Now let's filter out bots, low quality trolls, NPCs, and content that isn't easily searchable. It's definitely an interesting diagram, and, though it is fascinating, I think its a 1 dimensional view of the social space.
I prefer to engage around ideas and topics, rather than specific users or content producers, so having a good search and topic based boards or groups immediately puts a site miles ahead for me. Reddit and Lemmy excel at this, but some of the others leave a lot to be desired. As someone who used FB to organize and manage a topic based social group in real life, with a Facebook group of 1000+ participants, FB has some good groups, but the interface is absolute rubbish and I would migrate to just about anything else if I could get people to move.
I guess my point is that we lump these together as "social media", but that's a broad category that holds some very distinct subcategories that excel at very different things.
To add to this, a supermajority of reddit users are inactive.

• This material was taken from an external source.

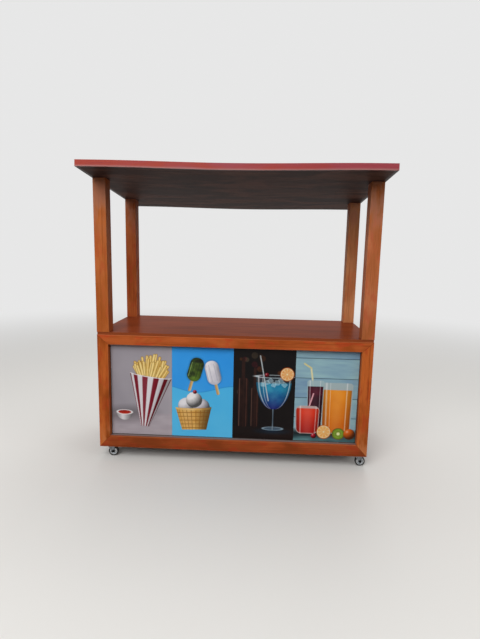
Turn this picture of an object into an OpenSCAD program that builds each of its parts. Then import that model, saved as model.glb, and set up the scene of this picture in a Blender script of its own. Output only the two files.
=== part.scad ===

Recap has shown that even with minimal activity, you end up in the top 1% of reddit users.
Based on that one can calculate that 99% (provably more but reddit recap doesn't go smaller than 1% on display) are inactive accounts, which means reddits true size lies at around 5 million or less. Less than 5 times Lemmy's size.
There's a reason why mentioning the word "Lemmy" on reddit gets you a shadowban now. Because they're legitimate competition.
Lemmy doesn't have 1.5 million active users; that's how many active users the Fediverse as a whole has; most of those are Mastodon users. Lemmy has around 32K active users. So if your 5 million number is right, Reddit is around 156 times larger than us.